Une casquette  "Make America Great Again" est accroché au sol tandis que les traders travaillent à la Bourse de New York, le 1er avril 2025, en séance matinale.

Une casquette "Make America Great Again" est accroché au sol tandis que les traders travaillent à la Bourse de New York, le 1er avril 2025, en séance matinale. - AFP

Dans une note au vitriol, l'analyste Dan Ives ne remet pas en cause l'idée même de droits de douane réciproques mais juge que ceux de Donald Trump sont largement disproportionnés et susceptibles de créer un chaos dans l'industrie tech mondial.

Connu pour son indécrottable optimisme et ses tenues colorées, Dan Ives est une sommité dans le monde de la tech aux États-Unis. L'analyste vedette de Wedbush qui pond des notes entre deux plateaux télé livre notamment chaque mois de décembre ses 10 prédictions pour l'année suivante.

Et il faut bien l'avouer ses visions sont souvent justes et encore plus souvent très positives. "L'industrie de la tech américaine se porte bien et se portera encore mieux demain": ainsi pourrait-on résumer sa pensée.

Mais cette fois Dan Ives ne rit plus du tout. Dans sa note publiée ce vendredi 4 avril et intitulée "Discussion sur l'apocalypse économique des droits de douane qui ravage le secteur technologique", l'analyste qui fait la pluie et le beau temps sur la Silicon Valley prédit une tempête que les Américains ne soupçonnent pas.

Selon lui, les droits de douane réciproques dévoilés ce mercredi par Donald Trump sont de nature à déclencher la pire crise dans le secteur des technologies depuis 50 ans.

"Jamais nous (ni d'autres qui suivent les marchés depuis plus de 50 ans) n'avons assisté à une débâcle auto-infligée d'une ampleur aussi dramatique que la série de droits de douane imposés par Trump ces dernières 36 heures", écrit-il.

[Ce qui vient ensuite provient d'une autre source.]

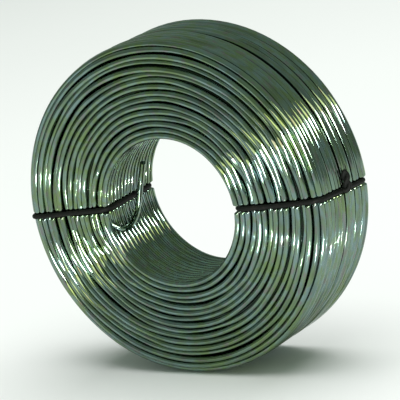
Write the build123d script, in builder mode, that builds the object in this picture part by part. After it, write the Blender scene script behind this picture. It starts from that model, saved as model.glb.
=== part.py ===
"""A small tight coil of bright tie wire, tied twice through its bore with dark annealed wire.

The coil stands on its rim, as it does on a shelf or a floor. Its axis lies along Y, its front
end faces -Y, and the origin is the point of the rim that touches the floor.
"""

from build123d import *
import os
from math import cos, pi, radians, sin

# The coil, in millimetres
outer_radius = 57.15
bore_radius = 25.4
bore_taper = 0.8
coil_width = 31.75

# The wire and how it is wound
wire_diameter = 2.03
layer_spacing = 1.98
turn_spacing = 2.9
furrow_depth = 1.0
rubbed_flat = 0.5

# Neighbours that lie tight share one crest: how many wires each crest holds, from the bore
# outward on the ends, and from the front end back on the outside
end_pattern = [2, 1, 2, 1, 2, 2, 1, 2, 1, 2]
outer_pattern = [1, 2, 3, 2, 1, 2]

# The rims, where the last turns fall short of a sharp corner
front_drop = 1.1
front_reach = 4.2
back_setback = 1.1
back_reach = 5.0

# The ties round the section, with angles in degrees from the right-hand side, upward
tie_diameter = 1.6
tie_proud = 0.35
tie_clearance = 0.15
tie_bend = 3.0
right_tie_angle = 2.5
left_tie_angle = 181.5

# The twist that closes each tie: it rises from the slot, bends over and lies along the rim
strand_offset = 0.72
twist_foot = 0.95
twist_bend = 1.2
twist_length = 5.0
twist_pitch = 6.0

# The free inner end of the wire: how far off the bore wall, the angle and the depth from the
# front end, at each point of its curve
tail_points = [
    (-1.0, 222.0, 2.6),
    (3.6, 210.0, 6.0),
    (4.8, 196.0, 12.5),
    (4.4, 176.0, 15.9),
    (3.9, 155.0, 16.4),
]

# Thin bent wire gets few sides and short straight steps
wire_sides = 8
bend_steps = 3
tail_steps = 12
twist_step_angle = 60.0

half_width = coil_width / 2
layers = round((outer_radius - bore_radius) / layer_spacing)
outer_turns = round(coil_width / turn_spacing)
layer_pitch = (outer_radius - bore_radius) / layers
turn_pitch = coil_width / outer_turns
tie_radius = tie_diameter / 2
tie_depth = tie_radius - tie_proud
slot_depth = tie_diameter - tie_proud + tie_clearance
slot_width = tie_diameter + 2 * tie_clearance
slot_bend = tie_bend - tie_radius - tie_clearance
slot_margin = tie_diameter

coil_frame = Plane(origin=(0, 0, outer_radius), x_dir=(1, 0, 0), z_dir=(0, -1, 0))
coil_axis = Axis(coil_frame.origin, coil_frame.z_dir)


def section_plane(angle):
    """The plane that cuts the coil in half along its axis: x runs outward, y to the front end."""
    outward = coil_frame.x_dir.rotate(coil_axis, angle)
    return Plane(coil_frame.origin, x_dir=outward, z_dir=outward.cross(coil_frame.z_dir))


def crest_places(count, pattern):
    """Where each crest stands, in wires from the start, when the pattern groups this many."""
    places = []
    start = 0
    while start < count:
        group = min(pattern[len(places) % len(pattern)], count - start)
        places.append(start + group / 2)
        start += group
    return places


def fall(distance, reach, depth):
    """How far a crest sits back when it lies this near to the rim."""
    return depth * max(0.0, 1 - distance / reach) ** 2


def end_crests(side):
    """The crests on one end, from the bore outward; side is 1 for the front and -1 for the back."""
    crests = []
    for place in crest_places(layers, end_pattern):
        radius = bore_radius + place * layer_pitch
        setback = fall(outer_radius - radius, back_reach, back_setback) if side < 0 else 0.0
        crests.append((radius, side * (half_width - setback)))
    return crests


def outer_crests():
    """The crests of the outermost layer, from the front end to the back."""
    crests = []
    for place in crest_places(outer_turns, outer_pattern):
        depth = place * turn_pitch
        crests.append((outer_radius - fall(depth, front_reach, front_drop), half_width - depth))
    return crests


def furrowed(crests, inward, rubbed=None):
    """The crests with a furrow sunk inward between each two, and a narrow flat on a rubbed one."""
    points = []
    for number, (radius, height) in enumerate(crests):
        if number > 0:
            last_radius, last_height = crests[number - 1]
            points.append((
                (last_radius + radius) / 2 + inward[0] * furrow_depth,
                (last_height + height) / 2 + inward[1] * furrow_depth,
            ))
        if number == rubbed:
            points.append((radius - rubbed_flat / 2, height))
            points.append((radius + rubbed_flat / 2, height))
        else:
            points.append((radius, height))
    return points


def wound_profile():
    """The section of the winding: up the front end, back over the turns, down the back end."""
    rubbed = len(end_crests(1)) // 2
    front_end = furrowed(end_crests(1), (0, -1), rubbed)
    back_end = furrowed(end_crests(-1), (0, 1), rubbed)
    outside = furrowed(outer_crests(), (-1, 0))
    front_lip = (bore_radius - bore_taper, half_width - furrow_depth)
    back_lip = (bore_radius + bore_taper, furrow_depth - half_width)
    return [front_lip, *front_end, *outside, *reversed(back_end), back_lip]


def section_loop(depth, bend):
    """A loop this deep under the section's outline, each corner bent in short straight steps."""
    corners = [
        (bore_radius - bore_taper + depth, half_width - depth, -1, 1, 180),
        (outer_radius - depth, half_width - depth, 1, 1, 90),
        (outer_radius - depth, depth - half_width, 1, -1, 0),
        (bore_radius + bore_taper + depth, depth - half_width, -1, -1, -90),
    ]
    points = []
    for x, y, right, up, start in corners:
        for step in range(bend_steps + 1):
            turned = radians(start - step * 90 / bend_steps)
            points.append((x + bend * (cos(turned) - right), y + bend * (sin(turned) - up)))
    return points


def bore_point(stand_off, angle, depth):
    """A point this far off the bore wall and this deep from the front end."""
    radius = bore_radius - stand_off
    turned = radians(angle)
    local = Vector(radius * cos(turned), radius * sin(turned), half_width - depth)
    return coil_frame.from_local_coords(local)


def twist_axis(distance):
    """The middle line of a twist, in the plane across the coil: a point and the way it heads."""
    start = outer_radius - tie_depth
    turned = min(max(0.0, (distance - twist_foot) / twist_bend), pi / 2)
    straight = max(0.0, distance - twist_foot - twist_bend * pi / 2)
    outward = start + min(distance, twist_foot) + twist_bend * sin(turned)
    along = twist_bend * (1 - cos(turned)) + straight
    return outward, along, turned


def strand_points(phase):
    """One strand of a twist, as outward, along the rim and along the coil's axis."""
    whole = twist_foot + twist_bend * pi / 2 + twist_length
    step_length = twist_pitch * twist_step_angle / 360
    steps = round((whole - twist_foot) / step_length)
    points = [(outer_radius - tie_depth, 0.0, strand_offset * cos(radians(phase)))]
    for step in range(steps + 1):
        distance = twist_foot + step * (whole - twist_foot) / steps
        outward, along, turned = twist_axis(distance)
        wound = radians(phase + step * twist_step_angle)
        sideways = strand_offset * sin(wound)
        points.append((
            outward - sideways * sin(turned),
            along + sideways * cos(turned),
            strand_offset * cos(wound),
        ))
    return points


with BuildPart() as wire_coil:
    with BuildSketch(section_plane(0)):
        with BuildLine():
            Polyline(*wound_profile(), close=True)
        make_face()
    revolve(axis=coil_axis)

    # the slots that the ties have pressed into the coil, all the way round its section
    for angle in (right_tie_angle, left_tie_angle):
        with BuildSketch(section_plane(angle)):
            with Locations(((outer_radius + bore_radius) / 2, 0)):
                Rectangle(
                    outer_radius - bore_radius + 2 * slot_margin, coil_width + 2 * slot_margin
                )
            with BuildLine():
                Polyline(*section_loop(slot_depth, slot_bend), close=True)
            make_face(mode=Mode.SUBTRACT)
        extrude(amount=slot_width / 2, both=True, mode=Mode.SUBTRACT)

    # the free inner end springs off the bore wall and is cut square
    with BuildLine() as tail:
        curve = Spline(*[bore_point(*point) for point in tail_points], mode=Mode.PRIVATE)
        Polyline(*[curve @ (step / tail_steps) for step in range(tail_steps + 1)])
    with BuildSketch(Plane(tail.line @ 0, z_dir=tail.line % 0)):
        RegularPolygon(wire_diameter / 2, wire_sides)
    sweep(path=tail.line, transition=Transition.RIGHT)


def build_tie(angle):
    """One tie: a loop of wire bedded in its slot, its two ends twisted together on the outside."""
    plane = section_plane(angle)
    upward = 1 if cos(radians(angle)) > 0 else -1
    rim_plane = Plane(plane.origin, x_dir=plane.x_dir, z_dir=upward * coil_frame.z_dir)
    with BuildPart() as tie:
        with BuildLine(plane) as loop:
            Polyline(*section_loop(tie_depth, tie_bend), close=True)
        with BuildSketch(Plane(loop.line @ 0, z_dir=loop.line % 0)):
            RegularPolygon(tie_radius, wire_sides)
        sweep(path=loop.line, transition=Transition.RIGHT)

        for phase in (0, 180):
            with BuildLine(rim_plane) as strand:
                Polyline(*strand_points(phase))
            with BuildSketch(Plane(strand.line @ 0, z_dir=strand.line % 0)):
                RegularPolygon(tie_radius, wire_sides)
            sweep(path=strand.line, transition=Transition.RIGHT)
    return tie


right_tie = build_tie(right_tie_angle)
left_tie = build_tie(left_tie_angle)

wire_coil.part.label = "wire_coil"
right_tie.part.label = "right_tie"
left_tie.part.label = "left_tie"

os.makedirs("parts", exist_ok=True)
export_step(wire_coil.part, "parts/wire_coil.step")
export_step(right_tie.part, "parts/right_tie.step")
export_step(left_tie.part, "parts/left_tie.step")
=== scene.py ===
"""A small tight coil of bright tie wire, tied twice through its bore with dark annealed wire.

The coil stands on its rim with its axis along Y and its front end facing -Y, as the CAD does.
A place in the coil is given by a radius from its axis, an angle upward from the right-hand
side and a depth from its front end. Lengths are in millimetres until a mesh is made.
"""

import math

import bmesh
import bpy
from mathutils import Matrix, Vector, noise


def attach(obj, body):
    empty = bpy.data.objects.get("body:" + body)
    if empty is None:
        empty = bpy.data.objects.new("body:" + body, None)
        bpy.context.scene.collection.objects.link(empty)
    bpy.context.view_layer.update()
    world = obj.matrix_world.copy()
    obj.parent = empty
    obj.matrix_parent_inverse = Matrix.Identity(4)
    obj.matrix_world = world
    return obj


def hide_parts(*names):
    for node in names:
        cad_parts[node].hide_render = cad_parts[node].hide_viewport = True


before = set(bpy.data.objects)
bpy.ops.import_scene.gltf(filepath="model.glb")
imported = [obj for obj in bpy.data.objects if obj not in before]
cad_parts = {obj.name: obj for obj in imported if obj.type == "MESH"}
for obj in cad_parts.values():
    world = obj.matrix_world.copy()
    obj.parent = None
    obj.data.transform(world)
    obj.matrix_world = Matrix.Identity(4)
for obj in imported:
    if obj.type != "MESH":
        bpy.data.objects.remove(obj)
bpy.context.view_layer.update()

MM = 0.001

# The coil, as the CAD has it
outer_radius = 57.15
bore_radius = 25.4
bore_taper = 0.8
coil_width = 31.75
wire_radius = 1.015
layers = 16
front_drop = 1.1
front_reach = 4.2
back_setback = 1.1
back_reach = 5.0

# The front end's outermost turns sit back and closer in than the solids' crests do
front_setback = 2.6
front_setback_reach = 6.5
front_tuck = 0.8
front_tuck_reach = 3.0

# The ties, as the CAD has them
tie_radius = 0.8
tie_depth = 0.45
tie_bend = 3.0
tie_angles = {"right": 2.5, "left": 181.5}

# How far each tie strays from its angle, in degrees: at the bore and at the rim of the front
# end, midway between them, and at the rim and at the bore of the back end
tie_strays = {"right": (-1.1, 0.4, 0.9, -1.3, -0.6), "left": (-2.4, 1.8, 0.7, 0.6, -1.6)}

# Tied by hand, the coil is a little out of round, longest along this angle. It is drawn in to
# stay inside the solids' box, and its axis lies lower so that it still meets the floor
out_of_round = 0.9
long_axis = math.radians(33.7)
drawn_in = 0.06
rest_drop = 0.3

# The photograph shows the coil rolled this far back round its axis from how it stands here
photo_roll = math.radians(11.3)

# Each turn's mesh, with its steps crowded together near this angle and opposite it, at the ties
turn_steps = 192
wire_sides = 12
crowding = 0.84
crowded_angle = 2.0

# How far along the wire a tie presses the turns it crosses, and what share of the way to its bed
tie_dip_reach = 1.05
tie_dip_share = 0.6

# The twist that closes each tie
twist_foot = 0.6
twist_bend = 1.2
twist_length = 5.0
twist_pitch = 6.0
strand_offset = 0.72

# The layer beneath the outermost one: how far under the outside it lies, in wire radii. Of the
# rows across the width, there and in the bore, the first and the last are the end turns' own
under_level = 2.65
under_rows = 15
bore_rows = 14

# How many wires lie tight together, from the bore outward, and how far back each ring lies,
# which its drift may make up to the deepest
ring_groups = [2, 1, 2, 1, 2, 2, 1, 2, 1, 2]
ring_sinks = [0.0, 0.5, 0.1, 0.7, 0.1, 0.0, 0.5, 0.05, 0.6, 0.0, 0.7, 0.1, 0.9, 0.0, 0.1, 0.0]
deepest_sink = 1.3

# The outermost turns: the depth of each, its group and how far it lies under the rim's level
outer_lay = [
    (4.9, 0, 0.1), (6.6, 0, 0.35), (8.3, 0, 0.1), (11.0, 1, 0.15), (13.0, 1, 0.0),
    (15.0, 1, 0.1), (18.3, 2, 0.2), (19.9, 2, 0.55), (21.3, 2, 0.1), (24.3, 3, 0.1),
    (26.0, 3, 0.2), (28.5, 4, 0.05), (30.2, 4, 0.3),
]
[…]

Pour lui ce n'est pas l'idée même de droits de douane réciproques qui est en cause. Après tout, rappelle-t-il, "nous entendons depuis de nombreuses années les chefs d'entreprise des secteurs automobile, industriel et technologique réclamer une telle mesure." Autrement dit, si nos partenaires mettent des barrières à l'entrée des marchandises, mettons les mêmes.

"Pas les droits de douane réel"

Sauf que ce n'est pas qu'a fait Donald Trump. Si on prend l'exemple de l'Europe, le locataire de la Maison Blanche a décrété que les droits de douane pour entrer sur le marché européen étaient de 39%. Or le taux moyen est officiellement de 4% comme le rappellent les tableaux de la Commission Européenne. Mais ce pourcentage est une moyenne des différents taux pratiqués sur des milliers de produits différents. La réalité des chiffres, c'est que l'UE a récolté en 2023 des droits de douane d'un montant d'environ 3 milliards d'euros sur les importations en provenance des États-Unis (soit 1% du total qui s'est élevé à 347 milliards d'euros).

"L'administration Trump a présenté un graphique qui n'est pas une formule tirée du tableau noir du héros de Will Hunting au MIT [un film sur un génie des maths]… mais plutôt un ensemble complexe de chiffres et de calculs qui semblent prendre l'excédent commercial de chaque nation divisé par le total de ses importations avec les États-Unis", ironise Dan Ives.

Un calcul fantaisiste (comme nous l'expliquons dans cet article) qui a pour conséquence de surtaxer les produits européens qui entrent sur le territoire américain à un niveau cinq fois plus élevé que ce ponctionne l'Europe sur les importations des États-Unis.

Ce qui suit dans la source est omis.